The new Netflix documentary, “BLACKPINK: LIGHT UP THE SKY,” shows fans a behind-the-scenes look at BLACKPINK’s growing fame and success, and how it has changed the girls’ lives since their adolescent years.

Although documentaries may not be everyone’s go-to genre, director Caroline Suh makes the film interesting by including clips from BLACKPINK’s pre-debut days to show how the girls have improved and grown since being trainees in the K-pop industry.

“I wanted to make this film for BLACKPINK fans, but also to appeal to people who, like me, knew a little bit about K-pop, [but] not that much,” Suh said in an interview with Harper’s Bazaar magazine. “I wasn’t too in the weeds with all of the details. I kind of looked at their story as an outsider. And I think that helped.”

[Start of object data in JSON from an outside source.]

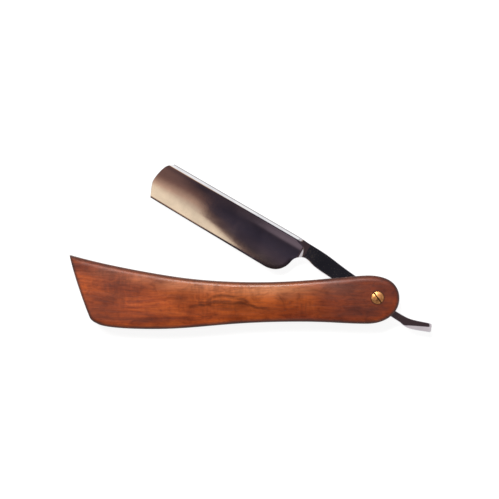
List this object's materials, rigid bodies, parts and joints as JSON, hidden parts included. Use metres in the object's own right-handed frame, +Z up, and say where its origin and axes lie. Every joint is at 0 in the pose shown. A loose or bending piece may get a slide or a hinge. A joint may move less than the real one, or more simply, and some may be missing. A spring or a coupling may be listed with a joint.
{
  "type": "straight razor",
  "caption": "Folding straight razor: a hollow-ground steel blade with a curved tail turns on a brass screw between two curved wooden scales with a slanted butt.",
  "frame": {"origin": "where the pivot axis meets the flat outer face of the back scale, which the razor lies on", "axes": "+X along the scales from the slanted butt to the pivot, +Y towards the side the blade opens to, +Z up along the pivot axis from the back scale to the front scale"},
  "size_m": [0.1774, 0.0823, 0.012],
  "materials": {
    "blade_steel": "polished",
    "scale_wood": "satin",
    "wedge_wood": "satin",
    "dowel_wood": "matte",
    "pivot_brass": "satin",
    "washer_brass": "satin"
  },
  "bodies": {
    "handle": {"front_scale": "scale_wood", "back_scale": "scale_wood", "wedge": "wedge_wood", "wedge_dowels": "dowel_wood", "pivot_screw": "pivot_brass", "pivot_barrel": "pivot_brass", "front_washer": "washer_brass", "back_washer": "washer_brass"},
    "blade": {"blade": "blade_steel"}
  },
  "joints": [
    {"name": "blade_pivot", "type": "hinge", "parent": "handle", "child": "blade", "pos_m": [0, 0, 0.0057], "axis": [0, 0, -1], "range_deg": [-24.5, 306]}
  ]
}
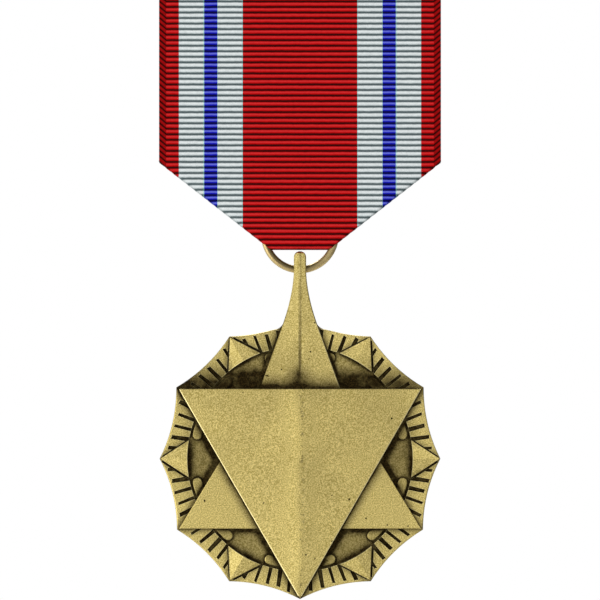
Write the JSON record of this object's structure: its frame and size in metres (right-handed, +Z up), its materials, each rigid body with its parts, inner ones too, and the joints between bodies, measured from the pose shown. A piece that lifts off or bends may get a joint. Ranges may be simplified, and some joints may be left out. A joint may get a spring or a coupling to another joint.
{
  "type": "service medal",
  "caption": "Struck star-shaped pendant with a spike and eye, hung by a ring from a folded striped ribbon with a pin brooch behind.",
  "frame": {"origin": "middle of the garment pin, on its axis, with the pin closed", "axes": "+X along the pin from hinge to catch, +Y out of the medal's back, +Z up with the pendant hanging below"},
  "size_m": [0.0348, 0.0061, 0.0825],
  "materials": {
    "ribbon_weave": "ribbed woven rayon in red, white and blue stripes",
    "stitch_thread": "twisted sewing thread",
    "gilt_bronze": "matte sandblasted gilt bronze, darkened in the hollows",
    "ring_wire": "drawn gilt wire, slightly tarnished",
    "brooch_brass": "stamped brass, satin with handling scratches",
    "pin_wire": "drawn and polished pin wire"
  },
  "bodies": {
    "brooch": {"ribbon": "ribbon_weave", "core_bar": "brooch_brass", "pin_plate": "brooch_brass", "hinge_lug": "brooch_brass", "hinge_rivet": "brooch_brass", "catch_body": "brooch_brass", "ribbon_stitches": "stitch_thread"},
    "pin": {"pin_stem": "pin_wire"},
    "lock": {"catch_lock": "brooch_brass"},
    "ring": {"suspension_ring": "ring_wire"},
    "medal": {"pendant": "gilt_bronze"}
  },
  "joints": [
    {"name": "pin_hinge", "type": "hinge", "parent": "brooch", "child": "pin", "pos_m": [-0.0124, 0, 0], "axis": [0, 0, 1], "range_deg": [0, 110]},
    {"name": "lock_turn", "type": "hinge", "parent": "brooch", "child": "lock", "pos_m": [0.0114, 0, 0], "axis": [1, 0, 0], "range_deg": [0, 75]},
    {"name": "ring_turn", "type": "hinge", "parent": "brooch", "child": "ring", "pos_m": [0, -0.00313, -0.03275], "axis": [0, 1, 0], "range_deg": [-18, 18]},
    {"name": "pendant_swing", "type": "hinge", "parent": "ring", "child": "medal", "pos_m": [0, -0.00313, -0.03713], "axis": [1, 0, 0], "range_deg": [-110, 110]}
  ]
}
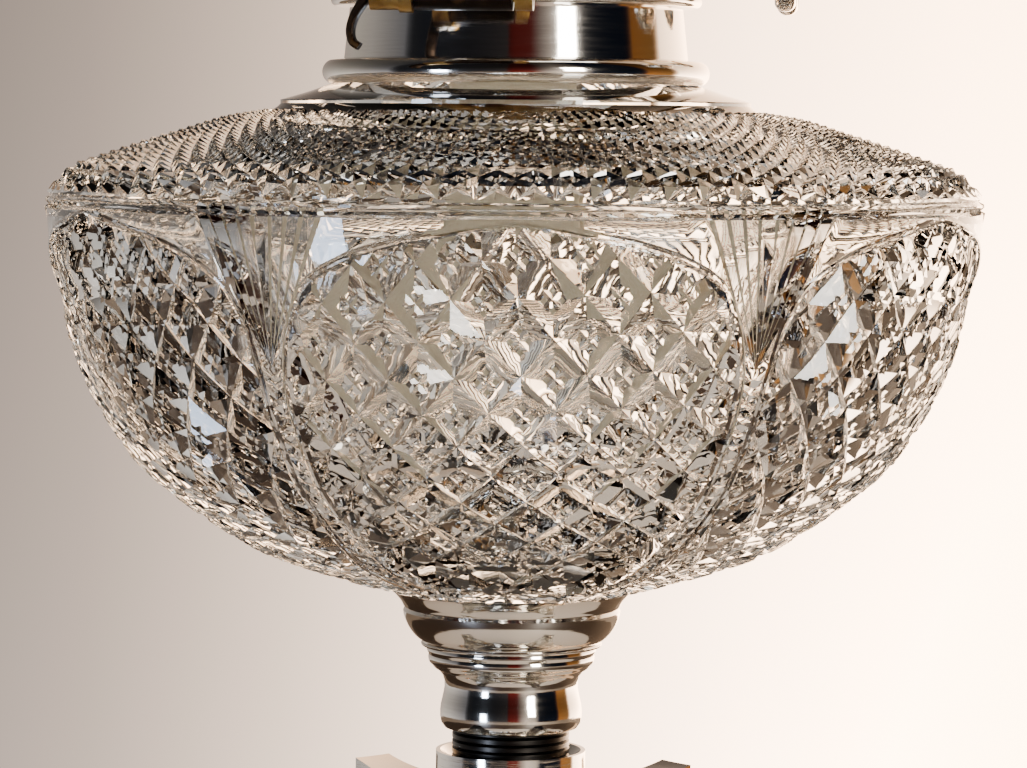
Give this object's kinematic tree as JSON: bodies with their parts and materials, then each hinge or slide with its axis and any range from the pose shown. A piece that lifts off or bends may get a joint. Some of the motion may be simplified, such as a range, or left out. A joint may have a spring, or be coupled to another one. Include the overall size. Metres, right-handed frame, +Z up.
{
  "type": "oil lamp",
  "caption": "Table oil lamp: fluted column stand, cut glass font on a silver-plated cup, two-wick burner with winders, snuffer lever and glass chimney.",
  "frame": {"origin": "middle of the underside of the base, on the surface the lamp stands on", "axes": "+Z up along the column; wicks and winder spindles along X; snuffer lever at -Y"},
  "size_m": [0.1898, 0.1898, 0.7421],
  "materials": {
    "silver_plate": "polished silver plate",
    "cut_glass": "clear cut and polished lead glass",
    "chimney_glass": "clear blown glass",
    "black_thread": "blackened steel",
    "brass": "worn brass",
    "dark_bronze": "dark tarnished brass",
    "iron": "bare iron",
    "plaster": "set plaster",
    "green_felt": "wool felt",
    "cotton": "woven cotton wick"
  },
  "bodies": {
    "stand": {"base_felt": "green_felt", "base_plinth": "silver_plate", "base_weight": "iron", "tie_washer": "iron", "tie_nut": "iron", "tie_rod": "iron", "base_moulding": "silver_plate", "column_foot": "silver_plate", "column_shaft": "silver_plate", "astragal": "silver_plate", "capital_bell": "silver_plate", "leaves_lower": "silver_plate", "leaves_upper": "silver_plate", "corner_scrolls": "silver_plate", "abacus": "silver_plate", "rosettes": "silver_plate", "socket_ring": "silver_plate"},
    "font": {"font_stub": "black_thread", "cup_lower": "silver_plate", "cup_upper": "silver_plate", "cup_plaster": "plaster", "font_bowl": "cut_glass", "collar_ring": "silver_plate", "collar_plaster": "plaster"},
    "burner": {"burner_flange": "silver_plate", "burner_drum": "silver_plate", "tube_plate": "brass", "spindle_bushes": "brass", "lever_bracket": "dark_bronze", "chimney_gallery": "silver_plate", "flame_dome": "silver_plate", "wick_tube_front": "brass", "wick_tube_rear": "brass"},
    "chimney_body": {"chimney": "chimney_glass"},
    "lever": {"snuffer_lever": "brass", "thumb_piece": "silver_plate"},
    "snuffers": {"snuffer_sleeves": "brass"},
    "winder_front": {"spindle_front": "brass", "spurs_front": "brass", "knob_front": "silver_plate"},
    "wick_body_front": {"wick_front": "cotton"},
    "winder_rear": {"spindle_rear": "brass", "spurs_rear": "brass", "knob_rear": "silver_plate"},
    "wick_body_rear": {"wick_rear": "cotton"}
  },
  "joints": [
    {"name": "font_turn", "type": "hinge", "parent": "stand", "child": "font", "pos_m": [0, 0, 0.33], "axis": [0, 0, 1], "range_deg": [0, 360]},
    {"name": "burner_turn", "type": "hinge", "parent": "font", "child": "burner", "pos_m": [0, 0, 0.4809], "axis": [0, 0, 1], "range_deg": [-20, 0]},
    {"name": "chimney_lift", "type": "slide", "parent": "burner", "child": "chimney_body", "axis": [0, 0, 1], "range_m": [0, 0.03]},
    {"name": "lever_swing", "type": "hinge", "parent": "burner", "child": "lever", "pos_m": [0, -0.042, 0.4829], "axis": [1, 0, 0], "range_deg": [0, 18.02]},
    {"name": "snuffer_lift", "type": "slide", "parent": "burner", "child": "snuffers", "axis": [0, 0, 1], "range_m": [0, 0.0075]},
    {"name": "winder_front_turn", "type": "hinge", "parent": "burner", "child": "winder_front", "pos_m": [0, -0.01245, 0.4892], "axis": [1, 0, 0], "range_deg": [-200.54, 42.97]},
    {"name": "wick_front_slide", "type": "slide", "parent": "burner", "child": "wick_body_front", "axis": [0, 0, 1], "range_m": [-0.01402, 0.00302]},
    {"name": "winder_rear_turn", "type": "hinge", "parent": "burner", "child": "winder_rear", "pos_m": [0, 0.01245, 0.4892], "axis": [1, 0, 0], "range_deg": [-42.97, 200.54]},
    {"name": "wick_rear_slide", "type": "slide", "parent": "burner", "child": "wick_body_rear", "axis": [0, 0, 1], "range_m": [-0.01402, 0.00302]}
  ],
  "couplings": [
    {"joint": "lever_swing", "follows": "snuffer_lift", "rad_per_m": 41.888},
    {"joint": "wick_front_slide", "follows": "winder_front_turn", "m_per_rad": 0.004},
    {"joint": "wick_rear_slide", "follows": "winder_rear_turn", "m_per_rad": -0.004}
  ]
}
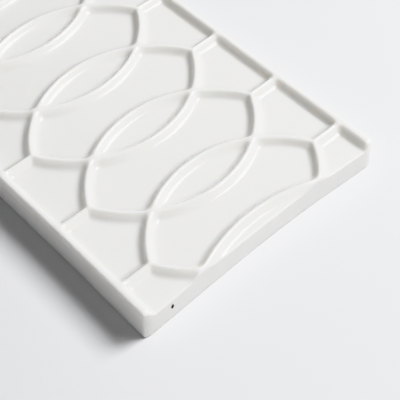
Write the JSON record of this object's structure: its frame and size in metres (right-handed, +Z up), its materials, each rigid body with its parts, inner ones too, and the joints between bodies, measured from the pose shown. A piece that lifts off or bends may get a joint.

As interesting as the South Korean music industry sound to newcomers, the documentary fails to dig deeper into the commercialization of young talent and the media intensity of K-pop.

Despite this, the documentary does a great job introducing the girls to those new to BLACKPINK and reminds fans of why they love the group so much in the first place.

While BLACKPINK may be one of the most idolized groups on the planet, the documentary shows a side of the members many may not see in their hard-edge stage performances.

All the girls have charming personalities and act like any other young adult you’d meet.

The documentary shows BLACKPINK’s Lalisa Manoban (famously known as Lisa) going to the thrift store for vintage clothes. Despite being able to afford clothes from high-end brands like CELINE or Balenciaga, Lisa still enjoys going to vintage thrift stores for unique pieces to build her own style.

The documentary also highlights the unique cultural makeup of BLACKPINK. 

Each of the members come from South Korea, Thailand or New Zealand. Despite being born and raised in different countries, they act as if they’ve been living under the same roof since they were born, treating each other like sisters.

The documentary does a good job of showing the duality of BLACKPINK. While the group members kill it on stage with their jaw-dropping talent, they are also down-to-earth girls who care for one another and their fans.